Sunday, February 21, 2016

SECOND SUNDAY OF LENT
21 FEBRUARY 2016

          Saint Luke structured his Gospel in terms of a journey.  After being baptized in the Jordan River and tested in the desert, Jesus returns to his hometown of Nazareth.  Throughout Galilee, he reveals his identity as the Son of God through his miracles and teachings.  Then he begins his journey south to Jerusalem.  He knows that the true prophets were killed in Jerusalem.  He knows that the religious authorities will not accept him there either.  On the way, he accepts Peter’s confession of faith that he is the Messiah.  On the way, he tries to help Peter and the others understand that following him will involve denying themselves and carrying their crosses.
            Today, he arrives at a mountain, a traditional place of encountering God.  Taking Peter, James, and John with him, Jesus goes up the mountain to pray for guidance from his Father.  Suddenly, his face is changed.  As he prays, he “gets it!”  The glory of God is “written all over his face,” and Peter, James, and John get a glimpse of the glory he shares with the Father and the Holy Spirit.  Moses and Elijah appear with him and talk about his exodus to Jerusalem, the journey that will lead from a humiliating death to the glory of the resurrection.  Peter wants to pitch three tents to keep the experience going.  Instead, the three disciples hear the same voice that was heard from the heavens at the baptism of Jesus:  “This is my chosen Son; listen to him.”  In this transforming moment, they understand that Jesus is the fulfillment of the Law and the Prophets.  They are to listen to him now.  Trusting in the Father’s love, Jesus takes the three down the mountain and resolutely sets his face toward Jerusalem.  There he will become the Lamb of God sacrificed in the new exodus to free humanity from the grip of sin and death.
            We too are on a journey through the Season of Lent to renew our faith in the Lord’s Exodus in the Sacred Paschal Triduum.  On this journey, our disciplines of fasting, prayer, and almsgiving have the power to transform us more completely into God’s people.  Lent reaffirms our trust that God will not go back on his word, as Abraham trusted.  In the ancient world, kings did not sign treaties.  Instead, they conducted what we would regard as a bizarre ritual.  The ritual involved cutting animals in two and placing them on either side of the road.  At the end of the day, they walked through the cut animals to state that they would rather be cut in two rather than go back on their word.  In the flaming torch, God passed through the animals which Abraham had cut up to signify that he would never go back on his word.

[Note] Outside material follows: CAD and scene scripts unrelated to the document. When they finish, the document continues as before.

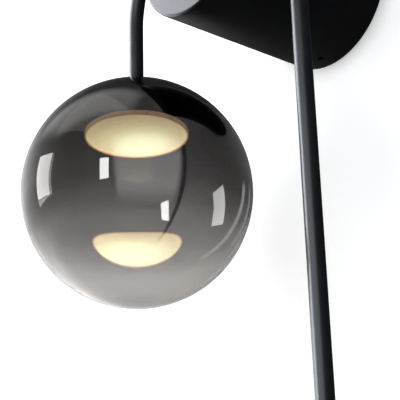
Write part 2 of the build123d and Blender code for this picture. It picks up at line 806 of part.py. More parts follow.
with BuildPart() as board_screws:
    with BuildSketch(head_plane(board_bottom)):
        with PolarLocations(board_screw_reach, clip_count, start_angle=180 / clip_count):
            Circle(board_screw_dia / 2)
    extrude(amount=board_thickness + board_screw_bite)
    with BuildSketch(head_plane(board_bottom)):
        with PolarLocations(board_screw_reach, clip_count, start_angle=180 / clip_count):
            Circle(board_head_dia / 2)
    extrude(amount=-board_head_height)
board_screws.part.label = "board_screws"
export_step(board_screws.part, "parts/board_screws.step")

with BuildPart() as trim_ring:
    with BuildSketch(head_plane(ring_bottom)):
        Circle(ring_radius)
        Circle(ring_radius - ring_wall, mode=Mode.SUBTRACT)
    extrude(amount=ring_height)
    fillet(trim_ring.edges().group_by(Axis.Z)[0], ring_edge_radius)
trim_ring.part.label = "trim_ring"
export_step(trim_ring.part, "parts/trim_ring.step")

with BuildPart() as diffuser:
    with BuildSketch(head_plane(ring_bottom + diffuser_recess)):
        Circle(ring_radius - ring_wall - slip_gap)
    extrude(amount=ring_height - diffuser_recess)
diffuser.part.label = "diffuser"
export_step(diffuser.part, "parts/diffuser.step")
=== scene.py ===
# %% [markdown]
# # A globe wall sconce
#
# The lamp is a smoked glass globe that hangs from the short leg of an arched black tube. The tube
# lies over a round black canopy on the wall, and its long leg hangs down on the other side. The
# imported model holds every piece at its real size. This script gives each piece its finish, and it
# makes finer pieces where glass, a bent tube or small screws show more than the model carries.
# Sizes are in metres. X runs right along the wall, Y runs into the wall and Z is up.

from math import atan2, cos, pi, radians, sin, sqrt

import bmesh
import bpy
from mathutils import Matrix, Vector


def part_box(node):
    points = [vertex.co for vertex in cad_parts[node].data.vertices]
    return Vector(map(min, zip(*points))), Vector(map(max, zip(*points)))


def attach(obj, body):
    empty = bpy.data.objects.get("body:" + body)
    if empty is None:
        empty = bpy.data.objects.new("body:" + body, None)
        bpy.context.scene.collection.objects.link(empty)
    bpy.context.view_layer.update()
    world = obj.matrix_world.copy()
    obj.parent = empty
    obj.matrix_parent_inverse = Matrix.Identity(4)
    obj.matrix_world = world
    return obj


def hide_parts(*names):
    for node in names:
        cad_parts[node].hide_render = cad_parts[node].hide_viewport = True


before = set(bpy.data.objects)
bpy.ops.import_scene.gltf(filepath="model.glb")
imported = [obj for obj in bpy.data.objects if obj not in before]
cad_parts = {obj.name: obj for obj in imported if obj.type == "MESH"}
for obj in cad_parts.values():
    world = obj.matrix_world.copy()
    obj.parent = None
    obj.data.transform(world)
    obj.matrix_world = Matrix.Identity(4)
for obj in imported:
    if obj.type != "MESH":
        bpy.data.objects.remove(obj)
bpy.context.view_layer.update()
mm = 0.001

# %% [markdown]
# ## Sizes that several pieces share
#
# The globe's centre and radius, the tube's radius and the arch's reach could be typed in again, but
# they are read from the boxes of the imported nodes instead. A piece that is built from them stays
# right if the model changes. The glass has an opening on top, so its height is less than its
# diameter, but its width is the full diameter.

# %% Read the main sizes
glass_low, glass_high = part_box("glass_globe")
globe_radius = (glass_high.x - glass_low.x) / 2
globe_centre = (glass_low + glass_high) / 2
globe_centre.z = glass_low.z + globe_radius
arm_low, arm_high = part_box("arm_tube")
tube_radius = (arm_high.y - arm_low.y) / 2
arm_reach = (arm_high.x - arm_low.x) / 2 - tube_radius
arch_height = arm_high.z - tube_radius - arm_reach
print("globe radius", round(globe_radius, 4), "centre", [round(c, 4) for c in globe_centre])
print("tube radius", round(tube_radius, 4), "arch reach", round(arm_reach, 4))

# %% [markdown]
# ## The camera
#
# The photograph was taken from below and from the right, looking up along the wall. Its camera was
# worked out from the globe's outline, which is an ellipse in the picture, and from the edges of the
# tube and of the canopy. The picture is a crop of a larger one, so the lens is shifted a little.
# A matrix does the three turns in their order: round to the heading, tipped up, then rolled about
# the line of sight.

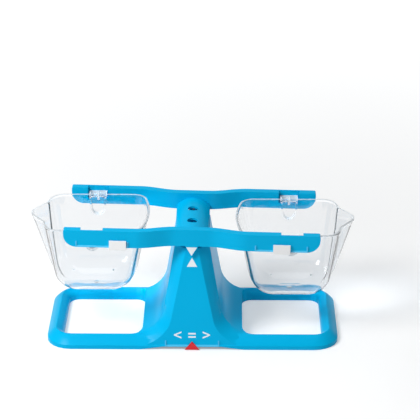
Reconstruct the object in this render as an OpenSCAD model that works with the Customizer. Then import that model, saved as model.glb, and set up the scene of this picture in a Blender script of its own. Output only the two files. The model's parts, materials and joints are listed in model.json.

            Our journey through Lent also puts our journey through this life into proper perspective.  Like Saint Paul, who was a citizen of Rome in the first century, we are citizens of a particular country in the twenty-first century.  We American Catholics respect this world in which we live.  We do our best to care for it, and we are grateful for all its blessings which.  But our world is not the end of our journey.  That is something I have learned from my cycling pilgrimages.  On our pilgrimage from Canterbury to Rome, we enjoyed the journey.  We marveled at the good things we encountered on the way.  We endured the difficult aspects as part of the journey.  But riding into Saint Peter’s Square after traveling 1,200 miles produced such an exhilarating emotion that sustained us through the theft of all our belongings.  The end of the journey put the entire journey into perspective.  That is why Saint Paul says us that our true citizenship is in heaven.  The glory that changed the face of Jesus on Mount Tabor can transform us, as we endure the crosses now and catch glimpses of our ultimate destination in those moments when God’s love shines brightly in our faces.  Saint Paul reminds us to stand firm in the Lord.  That is what transformed him from a persecutor of the early church to its greatest preacher.  We too can be transformed, as long as we stand firm in the Lord.